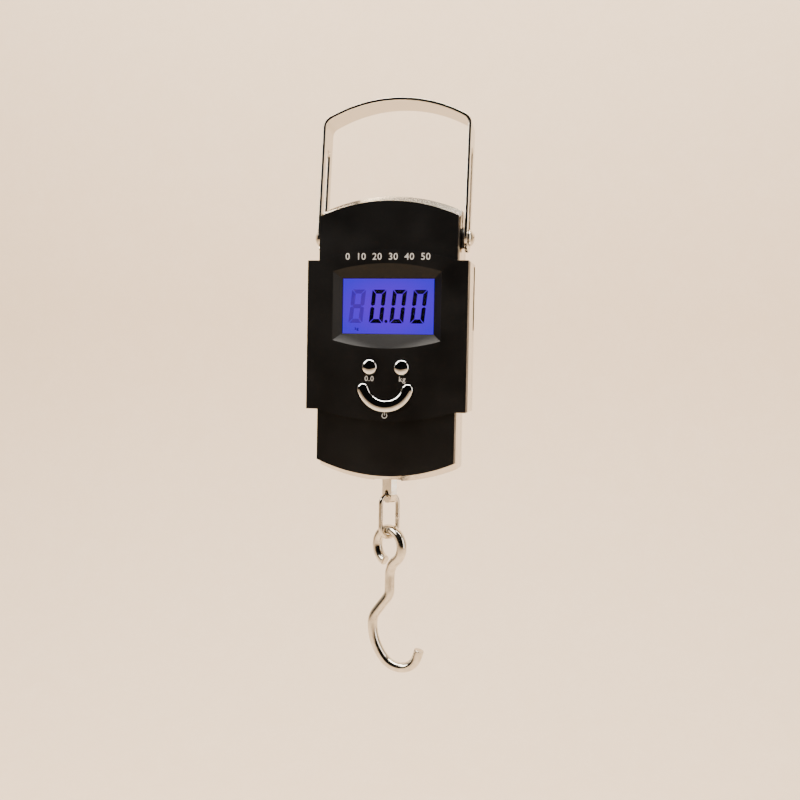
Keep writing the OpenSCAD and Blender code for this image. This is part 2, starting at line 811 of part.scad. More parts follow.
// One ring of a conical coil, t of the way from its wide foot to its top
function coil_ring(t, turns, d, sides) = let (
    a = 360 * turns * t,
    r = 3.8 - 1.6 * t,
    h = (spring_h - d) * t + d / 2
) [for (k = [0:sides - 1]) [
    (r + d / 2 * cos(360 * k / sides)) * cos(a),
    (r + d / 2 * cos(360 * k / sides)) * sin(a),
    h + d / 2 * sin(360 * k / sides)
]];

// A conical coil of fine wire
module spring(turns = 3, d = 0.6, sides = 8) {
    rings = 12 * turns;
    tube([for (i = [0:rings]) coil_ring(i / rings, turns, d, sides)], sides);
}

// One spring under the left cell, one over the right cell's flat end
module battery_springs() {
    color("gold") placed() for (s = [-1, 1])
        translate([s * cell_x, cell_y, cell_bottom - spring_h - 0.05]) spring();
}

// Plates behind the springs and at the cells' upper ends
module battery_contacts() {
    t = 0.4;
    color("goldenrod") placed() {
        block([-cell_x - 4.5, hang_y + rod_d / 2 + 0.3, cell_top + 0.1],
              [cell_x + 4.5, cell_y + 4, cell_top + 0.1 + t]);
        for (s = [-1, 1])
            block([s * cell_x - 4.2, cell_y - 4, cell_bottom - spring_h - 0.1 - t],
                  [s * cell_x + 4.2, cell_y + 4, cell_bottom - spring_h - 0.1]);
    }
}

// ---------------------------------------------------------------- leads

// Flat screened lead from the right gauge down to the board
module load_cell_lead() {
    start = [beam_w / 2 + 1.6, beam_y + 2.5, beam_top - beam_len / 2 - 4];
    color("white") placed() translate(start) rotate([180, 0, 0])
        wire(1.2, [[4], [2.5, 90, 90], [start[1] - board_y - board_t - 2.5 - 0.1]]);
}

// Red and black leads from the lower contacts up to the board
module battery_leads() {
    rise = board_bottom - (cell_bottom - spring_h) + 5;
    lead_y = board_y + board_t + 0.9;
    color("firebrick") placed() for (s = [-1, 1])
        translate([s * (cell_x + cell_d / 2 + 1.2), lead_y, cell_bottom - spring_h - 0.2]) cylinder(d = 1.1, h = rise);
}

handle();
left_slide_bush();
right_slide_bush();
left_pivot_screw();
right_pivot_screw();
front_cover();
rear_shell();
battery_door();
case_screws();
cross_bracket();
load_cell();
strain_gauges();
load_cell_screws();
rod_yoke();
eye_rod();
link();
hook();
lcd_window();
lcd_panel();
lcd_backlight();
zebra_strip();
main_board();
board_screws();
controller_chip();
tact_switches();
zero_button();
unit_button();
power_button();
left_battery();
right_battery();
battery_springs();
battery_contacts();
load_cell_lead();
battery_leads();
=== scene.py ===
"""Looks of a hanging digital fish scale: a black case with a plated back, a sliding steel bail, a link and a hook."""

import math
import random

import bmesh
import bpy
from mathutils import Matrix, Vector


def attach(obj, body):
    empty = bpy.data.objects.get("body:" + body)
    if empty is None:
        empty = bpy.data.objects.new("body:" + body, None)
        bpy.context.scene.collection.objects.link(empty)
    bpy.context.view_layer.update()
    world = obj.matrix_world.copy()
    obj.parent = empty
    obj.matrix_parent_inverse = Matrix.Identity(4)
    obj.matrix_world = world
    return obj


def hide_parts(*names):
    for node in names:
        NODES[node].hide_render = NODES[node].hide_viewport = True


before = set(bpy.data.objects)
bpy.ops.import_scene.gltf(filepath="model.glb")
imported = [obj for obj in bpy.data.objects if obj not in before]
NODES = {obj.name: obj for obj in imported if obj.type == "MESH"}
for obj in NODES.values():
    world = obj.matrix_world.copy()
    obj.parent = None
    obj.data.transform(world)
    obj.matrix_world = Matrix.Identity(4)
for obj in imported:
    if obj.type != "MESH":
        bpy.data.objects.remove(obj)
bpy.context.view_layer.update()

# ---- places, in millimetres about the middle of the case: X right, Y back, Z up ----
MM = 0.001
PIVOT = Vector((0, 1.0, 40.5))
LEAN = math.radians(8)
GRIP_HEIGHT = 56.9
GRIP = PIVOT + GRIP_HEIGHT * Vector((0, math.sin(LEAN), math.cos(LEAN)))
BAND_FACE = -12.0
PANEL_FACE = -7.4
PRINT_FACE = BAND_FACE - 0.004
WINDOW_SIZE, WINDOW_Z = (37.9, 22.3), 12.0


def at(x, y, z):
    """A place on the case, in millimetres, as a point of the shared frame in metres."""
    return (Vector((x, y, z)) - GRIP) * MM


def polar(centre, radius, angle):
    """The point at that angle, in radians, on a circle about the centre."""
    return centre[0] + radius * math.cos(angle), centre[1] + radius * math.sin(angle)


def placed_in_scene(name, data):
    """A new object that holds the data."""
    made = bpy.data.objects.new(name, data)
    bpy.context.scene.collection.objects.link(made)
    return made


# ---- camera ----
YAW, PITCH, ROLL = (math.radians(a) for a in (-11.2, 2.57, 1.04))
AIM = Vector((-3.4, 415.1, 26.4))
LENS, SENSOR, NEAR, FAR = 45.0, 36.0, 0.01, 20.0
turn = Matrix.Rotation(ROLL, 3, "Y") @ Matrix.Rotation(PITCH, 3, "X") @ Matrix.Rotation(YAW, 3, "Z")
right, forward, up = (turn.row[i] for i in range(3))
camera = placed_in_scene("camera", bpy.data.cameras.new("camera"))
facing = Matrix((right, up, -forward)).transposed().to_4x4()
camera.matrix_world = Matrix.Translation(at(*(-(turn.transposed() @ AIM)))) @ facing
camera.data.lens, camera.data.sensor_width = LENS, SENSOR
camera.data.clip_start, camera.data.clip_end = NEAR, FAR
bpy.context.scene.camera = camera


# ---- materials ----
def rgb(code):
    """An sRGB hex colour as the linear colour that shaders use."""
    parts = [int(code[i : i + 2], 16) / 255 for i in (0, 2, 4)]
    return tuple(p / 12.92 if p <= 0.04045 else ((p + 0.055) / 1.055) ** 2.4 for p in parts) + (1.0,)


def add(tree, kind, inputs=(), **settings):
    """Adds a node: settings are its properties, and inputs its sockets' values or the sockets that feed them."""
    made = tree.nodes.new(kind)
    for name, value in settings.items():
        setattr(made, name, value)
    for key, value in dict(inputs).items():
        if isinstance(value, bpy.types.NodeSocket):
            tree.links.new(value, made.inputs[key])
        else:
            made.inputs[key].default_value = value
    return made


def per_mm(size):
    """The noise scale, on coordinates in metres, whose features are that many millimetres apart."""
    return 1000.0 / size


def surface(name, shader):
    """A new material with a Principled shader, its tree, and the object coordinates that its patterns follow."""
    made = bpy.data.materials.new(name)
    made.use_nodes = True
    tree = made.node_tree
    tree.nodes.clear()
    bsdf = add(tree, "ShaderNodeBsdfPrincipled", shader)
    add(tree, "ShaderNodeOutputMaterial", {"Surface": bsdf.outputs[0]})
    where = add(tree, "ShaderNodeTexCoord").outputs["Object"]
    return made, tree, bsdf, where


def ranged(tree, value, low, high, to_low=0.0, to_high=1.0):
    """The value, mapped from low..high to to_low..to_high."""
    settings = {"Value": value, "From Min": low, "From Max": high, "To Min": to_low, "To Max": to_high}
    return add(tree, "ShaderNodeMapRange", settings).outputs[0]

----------

Quote the material exactly, leaving nothing out.

THE RESULT
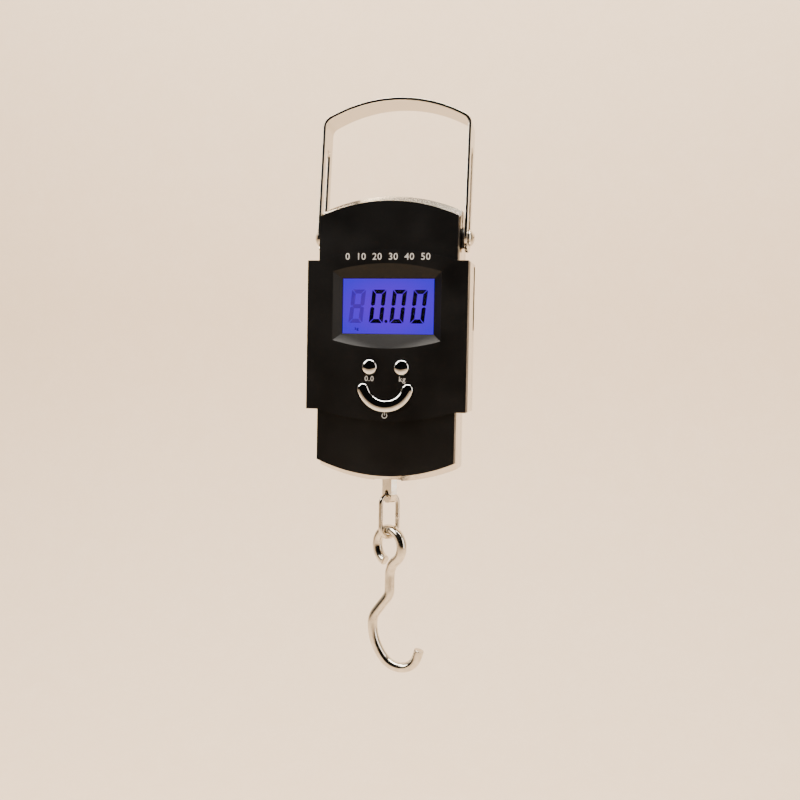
Keep writing the OpenSCAD and Blender code for this image. This is part 2, starting at line 811 of part.scad. More parts follow.
// One ring of a conical coil, t of the way from its wide foot to its top
function coil_ring(t, turns, d, sides) = let (
    a = 360 * turns * t,
    r = 3.8 - 1.6 * t,
    h = (spring_h - d) * t + d / 2
) [for (k = [0:sides - 1]) [
    (r + d / 2 * cos(360 * k / sides)) * cos(a),
    (r + d / 2 * cos(360 * k / sides)) * sin(a),
    h + d / 2 * sin(360 * k / sides)
]];

// A conical coil of fine wire
module spring(turns = 3, d = 0.6, sides = 8) {
    rings = 12 * turns;
    tube([for (i = [0:rings]) coil_ring(i / rings, turns, d, sides)], sides);
}

// One spring under the left cell, one over the right cell's flat end
module battery_springs() {
    color("gold") placed() for (s = [-1, 1])
        translate([s * cell_x, cell_y, cell_bottom - spring_h - 0.05]) spring();
}

// Plates behind the springs and at the cells' upper ends
module battery_contacts() {
    t = 0.4;
    color("goldenrod") placed() {
        block([-cell_x - 4.5, hang_y + rod_d / 2 + 0.3, cell_top + 0.1],
              [cell_x + 4.5, cell_y + 4, cell_top + 0.1 + t]);
        for (s = [-1, 1])
            block([s * cell_x - 4.2, cell_y - 4, cell_bottom - spring_h - 0.1 - t],
                  [s * cell_x + 4.2, cell_y + 4, cell_bottom - spring_h - 0.1]);
    }
}

// ---------------------------------------------------------------- leads

// Flat screened lead from the right gauge down to the board
module load_cell_lead() {
    start = [beam_w / 2 + 1.6, beam_y + 2.5, beam_top - beam_len / 2 - 4];
    color("white") placed() translate(start) rotate([180, 0, 0])
        wire(1.2, [[4], [2.5, 90, 90], [start[1] - board_y - board_t - 2.5 - 0.1]]);
}

// Red and black leads from the lower contacts up to the board
module battery_leads() {
    rise = board_bottom - (cell_bottom - spring_h) + 5;
    lead_y = board_y + board_t + 0.9;
    color("firebrick") placed() for (s = [-1, 1])
        translate([s * (cell_x + cell_d / 2 + 1.2), lead_y, cell_bottom - spring_h - 0.2]) cylinder(d = 1.1, h = rise);
}

handle();
left_slide_bush();
right_slide_bush();
left_pivot_screw();
right_pivot_screw();
front_cover();
rear_shell();
battery_door();
case_screws();
cross_bracket();
load_cell();
strain_gauges();
load_cell_screws();
rod_yoke();
eye_rod();
link();
hook();
lcd_window();
lcd_panel();
lcd_backlight();
zebra_strip();
main_board();
board_screws();
controller_chip();
tact_switches();
zero_button();
unit_button();
power_button();
left_battery();
right_battery();
battery_springs();
battery_contacts();
load_cell_lead();
battery_leads();
=== scene.py ===
"""Looks of a hanging digital fish scale: a black case with a plated back, a sliding steel bail, a link and a hook."""

import math
import random

import bmesh
import bpy
from mathutils import Matrix, Vector


def attach(obj, body):
    empty = bpy.data.objects.get("body:" + body)
    if empty is None:
        empty = bpy.data.objects.new("body:" + body, None)
        bpy.context.scene.collection.objects.link(empty)
    bpy.context.view_layer.update()
    world = obj.matrix_world.copy()
    obj.parent = empty
    obj.matrix_parent_inverse = Matrix.Identity(4)
    obj.matrix_world = world
    return obj


def hide_parts(*names):
    for node in names:
        NODES[node].hide_render = NODES[node].hide_viewport = True


before = set(bpy.data.objects)
bpy.ops.import_scene.gltf(filepath="model.glb")
imported = [obj for obj in bpy.data.objects if obj not in before]
NODES = {obj.name: obj for obj in imported if obj.type == "MESH"}
for obj in NODES.values():
    world = obj.matrix_world.copy()
    obj.parent = None
    obj.data.transform(world)
    obj.matrix_world = Matrix.Identity(4)
for obj in imported:
    if obj.type != "MESH":
        bpy.data.objects.remove(obj)
bpy.context.view_layer.update()

# ---- places, in millimetres about the middle of the case: X right, Y back, Z up ----
MM = 0.001
PIVOT = Vector((0, 1.0, 40.5))
LEAN = math.radians(8)
GRIP_HEIGHT = 56.9
GRIP = PIVOT + GRIP_HEIGHT * Vector((0, math.sin(LEAN), math.cos(LEAN)))
BAND_FACE = -12.0
PANEL_FACE = -7.4
PRINT_FACE = BAND_FACE - 0.004
WINDOW_SIZE, WINDOW_Z = (37.9, 22.3), 12.0


def at(x, y, z):
    """A place on the case, in millimetres, as a point of the shared frame in metres."""
    return (Vector((x, y, z)) - GRIP) * MM


def polar(centre, radius, angle):
    """The point at that angle, in radians, on a circle about the centre."""
    return centre[0] + radius * math.cos(angle), centre[1] + radius * math.sin(angle)


def placed_in_scene(name, data):
    """A new object that holds the data."""
    made = bpy.data.objects.new(name, data)
    bpy.context.scene.collection.objects.link(made)
    return made


# ---- camera ----
YAW, PITCH, ROLL = (math.radians(a) for a in (-11.2, 2.57, 1.04))
AIM = Vector((-3.4, 415.1, 26.4))
LENS, SENSOR, NEAR, FAR = 45.0, 36.0, 0.01, 20.0
turn = Matrix.Rotation(ROLL, 3, "Y") @ Matrix.Rotation(PITCH, 3, "X") @ Matrix.Rotation(YAW, 3, "Z")
right, forward, up = (turn.row[i] for i in range(3))
camera = placed_in_scene("camera", bpy.data.cameras.new("camera"))
facing = Matrix((right, up, -forward)).transposed().to_4x4()
camera.matrix_world = Matrix.Translation(at(*(-(turn.transposed() @ AIM)))) @ facing
camera.data.lens, camera.data.sensor_width = LENS, SENSOR
camera.data.clip_start, camera.data.clip_end = NEAR, FAR
bpy.context.scene.camera = camera


# ---- materials ----
def rgb(code):
    """An sRGB hex colour as the linear colour that shaders use."""
    parts = [int(code[i : i + 2], 16) / 255 for i in (0, 2, 4)]
    return tuple(p / 12.92 if p <= 0.04045 else ((p + 0.055) / 1.055) ** 2.4 for p in parts) + (1.0,)


def add(tree, kind, inputs=(), **settings):
    """Adds a node: settings are its properties, and inputs its sockets' values or the sockets that feed them."""
    made = tree.nodes.new(kind)
    for name, value in settings.items():
        setattr(made, name, value)
    for key, value in dict(inputs).items():
        if isinstance(value, bpy.types.NodeSocket):
            tree.links.new(value, made.inputs[key])
        else:
            made.inputs[key].default_value = value
    return made


def per_mm(size):
    """The noise scale, on coordinates in metres, whose features are that many millimetres apart."""
    return 1000.0 / size


def surface(name, shader):
    """A new material with a Principled shader, its tree, and the object coordinates that its patterns follow."""
    made = bpy.data.materials.new(name)
    made.use_nodes = True
    tree = made.node_tree
    tree.nodes.clear()
    bsdf = add(tree, "ShaderNodeBsdfPrincipled", shader)
    add(tree, "ShaderNodeOutputMaterial", {"Surface": bsdf.outputs[0]})
    where = add(tree, "ShaderNodeTexCoord").outputs["Object"]
    return made, tree, bsdf, where


def ranged(tree, value, low, high, to_low=0.0, to_high=1.0):
    """The value, mapped from low..high to to_low..to_high."""
    settings = {"Value": value, "From Min": low, "From Max": high, "To Min": to_low, "To Max": to_high}
    return add(tree, "ShaderNodeMapRange", settings).outputs[0]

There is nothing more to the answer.